The accuracy of AI models directly correlates with the quality of the data used for training. As the saying goes, "A machine learning model is only as good as the data it is trained on." Effective cannibalization analysis requires diverse and granular data.
Historical sales data forms the foundation of demand forecasting models. Detailed product information such as category, SKU, price, and lifecycle stage must be added. Marketing data like promotion calendars, campaign details, and discount depths are essential for distinguishing organic demand from campaign-driven demand.
Integrating customer behavior data (purchase history, digital touchpoints, loyalty program data) with external factors like seasonality, holidays, weather conditions, and competitor strategies is crucial for accurately analyzing the complex mechanisms of cannibalization.
These extensive data requirements highlight the need for robust data infrastructure and governance systems within distribution companies. Beyond simple sales figures, integrating diverse data is key to enabling AI to detect hidden cannibalization. Initial investments and ongoing data management are prerequisites for success.

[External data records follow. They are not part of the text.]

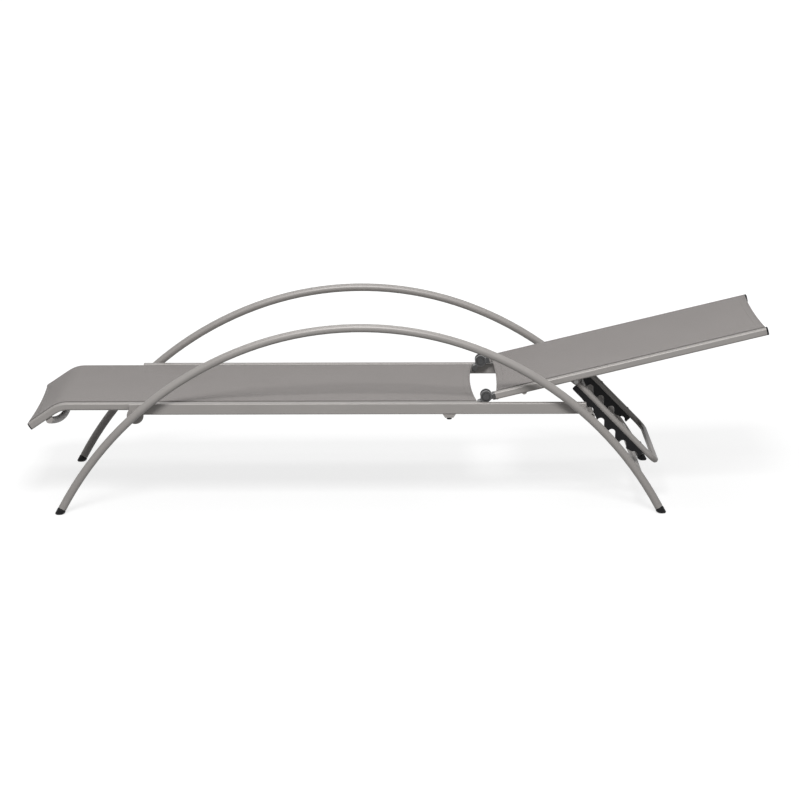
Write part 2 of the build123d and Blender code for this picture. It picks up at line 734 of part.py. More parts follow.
# racks: toothed bars under the prop's two tubes, their notches open downwards
with BuildPart() as rack:
    with BuildSketch(prop_side.offset(prop_out - rack_t / 2)) as rack_face:
        with BuildLine():
            Polyline(
                (rack_start, -rack_root),
                (rack_start, -rack_plain),
                (rack_rise_start, -rack_plain),
                (rack_rise_end, -rack_tip),
                (notch_first + tip_lead, -rack_tip),
                (notch_first + tip_lead + tip_slope, -tooth_tip),
                (notch_last - tip_trail - tip_slope, -tooth_tip),
                (notch_last - tip_trail, -rack_tip),
                (rack_end, -rack_tip),
                (rack_end, -rack_root),
                close=True,
            )
        make_face()
        fillet(rack_face.vertices().sort_by_distance((rack_start, -rack_plain, 0))[0], rack_corner_r)
        with Locations(*[(notch_first + i * notch_pitch, -notch_depth) for i in range(notch_count)]):
            Circle(notch_r, mode=Mode.SUBTRACT)
            Rectangle(overrun / 2, 2 * notch_r, rotation=-notch_lean, align=(Align.MIN, Align.CENTER),
                      mode=Mode.SUBTRACT)
        tips = [v for v in rack_face.vertices() if v.Y < -(rack_plain + rack_tip) / 2]
        fillet(tips, tooth_tip_r)
    extrude(amount=rack_t)
    add(prop_core.part, mode=Mode.SUBTRACT)
save_pair(rack, "rack")

print("arch feet at", round(mid_x - arch_x(0), 1), round(mid_x + arch_x(0), 1))
print("hinge axis", round(mid_x + hinge_x, 3), hinge_z)
print("prop pivot", round(prop_along, 2), "along the back,", [round(v, 3) for v in tuple(prop_pivot)])
print("catch bar", [round(v, 3) for v in tuple(catch_at)])
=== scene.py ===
"""Dresses the sun lounger: coat, slings, moulded plastics, weld beads, rivets and the studio."""
import json
from math import atan2, cos, dist, pi, radians, sin, sqrt, tan

import bpy
from mathutils import Matrix, Vector


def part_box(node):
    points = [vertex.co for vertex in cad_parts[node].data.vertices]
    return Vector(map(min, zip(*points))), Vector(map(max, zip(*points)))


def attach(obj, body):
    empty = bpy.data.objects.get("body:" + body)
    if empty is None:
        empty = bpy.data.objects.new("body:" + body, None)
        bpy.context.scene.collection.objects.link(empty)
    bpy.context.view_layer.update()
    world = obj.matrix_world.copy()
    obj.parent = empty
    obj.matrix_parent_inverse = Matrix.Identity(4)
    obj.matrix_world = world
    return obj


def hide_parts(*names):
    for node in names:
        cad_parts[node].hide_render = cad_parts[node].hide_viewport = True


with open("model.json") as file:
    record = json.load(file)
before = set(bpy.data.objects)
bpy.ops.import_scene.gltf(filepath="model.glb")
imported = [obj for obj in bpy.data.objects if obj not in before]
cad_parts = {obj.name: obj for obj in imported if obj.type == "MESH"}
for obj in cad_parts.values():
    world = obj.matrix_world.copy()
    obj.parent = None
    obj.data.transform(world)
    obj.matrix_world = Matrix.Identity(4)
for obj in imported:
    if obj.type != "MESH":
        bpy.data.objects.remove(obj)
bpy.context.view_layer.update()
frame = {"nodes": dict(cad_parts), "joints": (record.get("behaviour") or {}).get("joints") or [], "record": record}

bl_info = {
    "name": "Sun Lounger Dressing",
    "version": (1, 0, 0),
    "blender": (4, 5, 0),
    "location": "View3D > Sidebar > Lounger",
    "description": "Finishes, slings and studio for a reclining sun lounger",
    "category": "Object",
}

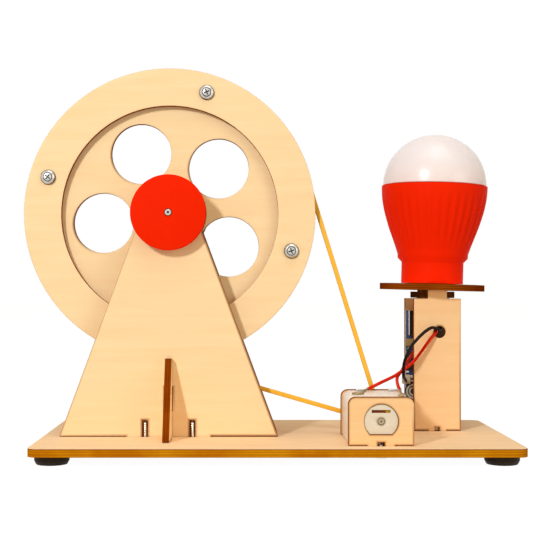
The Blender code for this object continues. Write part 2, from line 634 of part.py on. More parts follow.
def make_wheel(axis):
    """Belt wheel: the smaller web between the rings leaves a groove for the belt."""
    screw_places = ring_places(WHEEL_SCREW_CIRCLE_RADIUS, WHEEL_SCREW_ANGLE, WHEEL_SCREW_COUNT)
    screw_holes = [circle(p, WHEEL_SCREW_RADIUS + SEAT_GAP, 16) for p in screw_places]
    rim = circle((0.0, 0.0), RING_RADIUS, 96)
    bore = circle((0.0, 0.0), RING_BORE_RADIUS, 72)
    for side, name in ((-1, "wheel_front_ring"), (1, "wheel_rear_ring")):
        place = (AXLE_X, WEB_Y + side * RING_PITCH, AXLE_Z)
        ring = sheet_piece(name, [rim, bore, *screw_holes], PLY, place, FACING_FRONT)
        carry(axis, colour(ring, PLY_COLOUR))
    loops = [circle((0.0, 0.0), WEB_RADIUS, 96), circle((0.0, 0.0), AXLE_BORE_RADIUS, 24)]
    for middle in ring_places(WEB_HOLE_CIRCLE_RADIUS, WEB_HOLE_ANGLE, WEB_HOLE_COUNT):
        loops.append(circle(middle, WEB_HOLE_RADIUS, 36))
    place = (AXLE_X, WEB_Y, AXLE_Z)
    web = sheet_piece("wheel_web", loops + screw_holes, PLY, place, FACING_FRONT)
    carry(axis, colour(web, PLY_COLOUR))
    face_y = WEB_Y - RING_PITCH - PLY / 2 - SEAT_GAP
    length = 3 * PLY + 2 * SEAT_GAP
    profile = screw_profile(
        WHEEL_SCREW_HEAD_RADIUS, WHEEL_SCREW_HEAD_HEIGHT, WHEEL_SCREW_RADIUS, length
    )
    bar = WHEEL_SCREW_HEAD_RADIUS * CROSS_LENGTH_SHARE
    thin = WHEEL_SCREW_HEAD_RADIUS * CROSS_WIDTH_SHARE
    deep = WHEEL_SCREW_HEAD_HEIGHT * CROSS_DEPTH_SHARE
    for i, (u, v) in enumerate(screw_places):
        place = (AXLE_X + u, face_y, AXLE_Z + v)
        screw = turned_piece(f"wheel_screw_{i + 1}", profile, place, FACING_FRONT, 16)
        colour(screw, STEEL, 0.25, 1.0)
        cross = [
            (-bar / 2, -thin / 2), (-thin / 2, -thin / 2), (-thin / 2, -bar / 2),
            (thin / 2, -bar / 2), (thin / 2, -thin / 2), (bar / 2, -thin / 2),
            (bar / 2, thin / 2), (thin / 2, thin / 2), (thin / 2, bar / 2),
            (-thin / 2, bar / 2), (-thin / 2, thin / 2), (-bar / 2, thin / 2),
        ]
        turn = CROSS_TURN * (i + 1)
        cross = [
            (a * math.cos(turn) - b * math.sin(turn), a * math.sin(turn) + b * math.cos(turn))
            for a, b in cross
        ]
        middle = (place[0], face_y - WHEEL_SCREW_HEAD_HEIGHT, place[2])
        cutter = sheet_piece(f"cross_{i + 1}", [cross], 2 * deep, middle, FACING_FRONT, CUTTERS)
        cut(screw, cutter)
        carry(axis, screw)


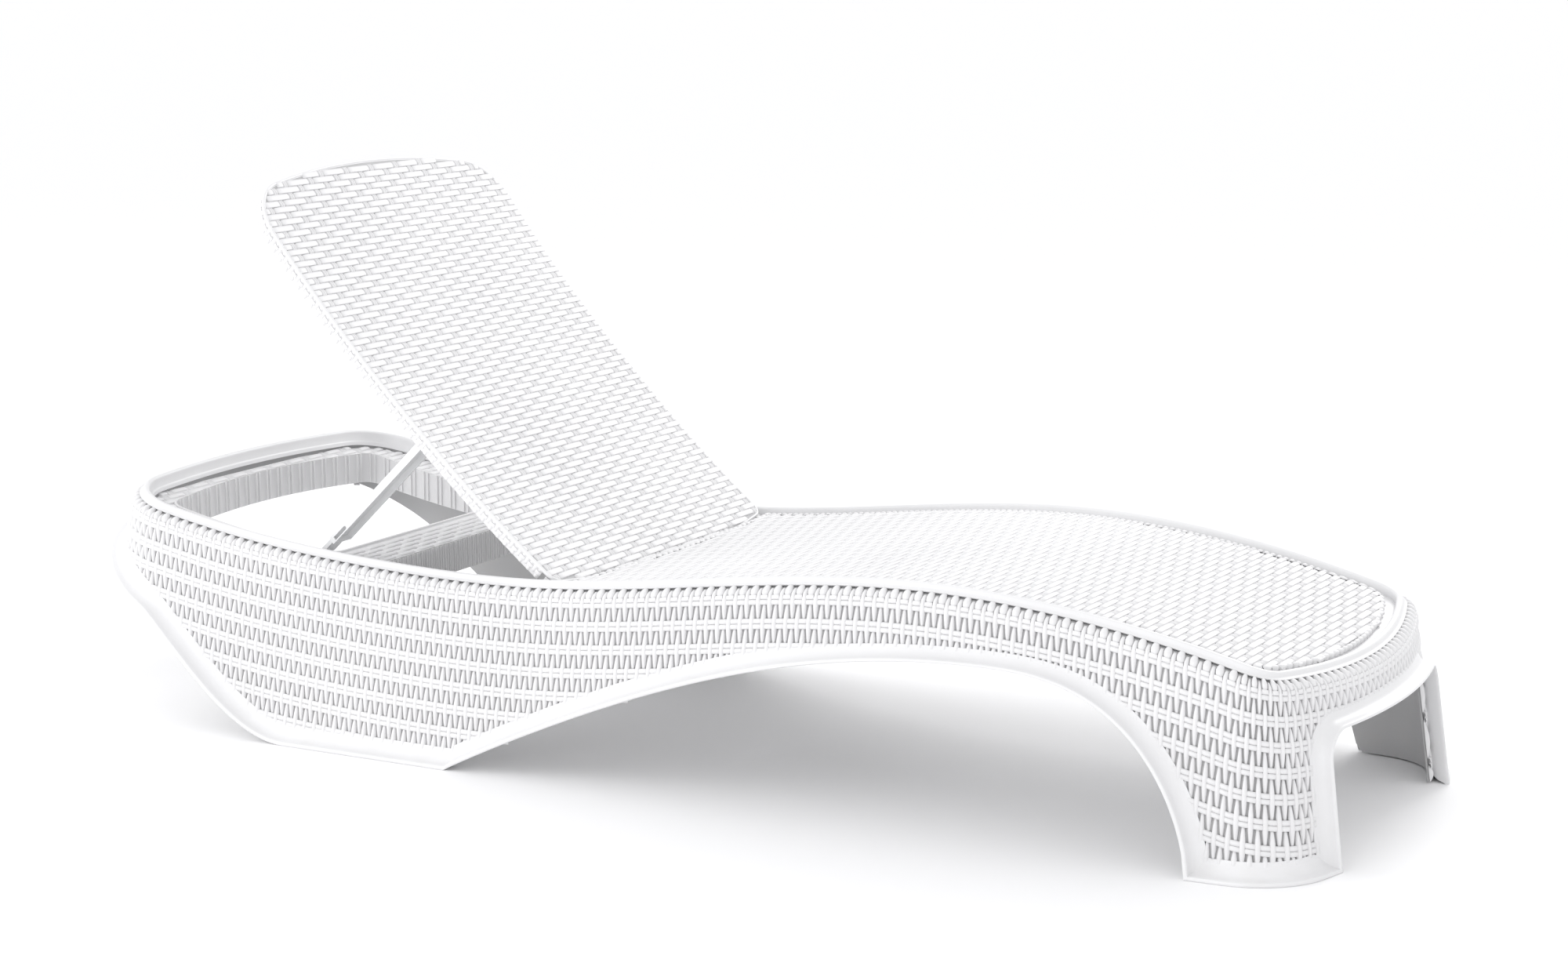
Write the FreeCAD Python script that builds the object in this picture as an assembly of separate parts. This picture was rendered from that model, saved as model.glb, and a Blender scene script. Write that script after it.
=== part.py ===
import FreeCAD, Part
import math
import os

# Reclining sun lounger in one resin colour, woven all over.
# Millimetres, +X from the head end to the foot end, +Z up, floor at Z = 0.
# "right" is the -Y side and "left" the +Y side.
# Heights that follow the frame are counted down from the rim, whose level changes along the length.

V = FreeCAD.Vector
os.makedirs("parts", exist_ok=True)

# ---- Driving sizes -------------------------------------------------------------------------

RIM_LENGTH = 1853.0          # head to foot, over the rim
HEAD_HALF_WIDTH = 321.0      # rim, at the head
FOOT_HALF_WIDTH = 268.5      # rim, at the foot
SIDE_BULGE = 9.9             # how far the long sides bow outwards, each
HEAD_BOW = 28.7              # how far the head end bows outwards
HEAD_CORNER = 96.0
FOOT_BOW = 46.0
FOOT_CORNER = 42.0

# level of the rim at places along the length
HEAD_LEVEL = 342.0
SHOULDER_LEVEL = 295.0
BACK_LEVEL = 269.5
HINGE_LEVEL = 269.5
THIGH_LEVEL = 300.0
KNEE_LEVEL = 323.5
CALF_LEVEL = 306.5
FOOT_LEVEL = 241.0

LIP_WIDTH = 10.0
LIP_HEIGHT = 8.0
WALL = 4.0                   # thickness of the skirt walls
SHOULDER_OUT = 19.0          # the skirt steps out by this below the lip
SHOULDER_DROP = 17.0
WALL_SLOPE = 0.14            # then leans out by this much per unit of height
LIP_FLARE = 22.0             # the kick lip stands out from the skirt by this
LIP_EDGE = 4.0               # and is this thick at its edge
LIP_BAND = 25.0              # height of the kick lip where it meets the floor
ARCH_BAND = 17.0             # and at the top of the arches
LIP_FIT = 0.05               # the lips stand off the skirt by this
FOOT_LIP_FIT = 0.35          # and round the feet and the foot arch by this
FLOOR_TRIM = 0.3             # trimmed off the lips so that they stand flat on the floor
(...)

The distribution industry today faces significant challenges in managing cannibalization due to the complexity of omnichannel environments, rapidly changing consumer behaviors, and fierce competition. In this context, demand forecasting AI is no longer optional but essential, and companies that adopt it swiftly will secure a competitive edge.
Hidden cannibalization effects are no longer unavoidable losses that distribution companies must endure. With advancements in demand forecasting AI technology, companies now possess powerful tools to accurately understand complex product interactions and strategically leverage them.
Successful AI adoption requires high-quality data acquisition, robust data infrastructure, and organizational capabilities to translate analytical insights into actionable business decisions. Transforming cannibalization from a hidden threat into a strategic opportunity—this is the greatest value demand forecasting AI offers to distribution companies.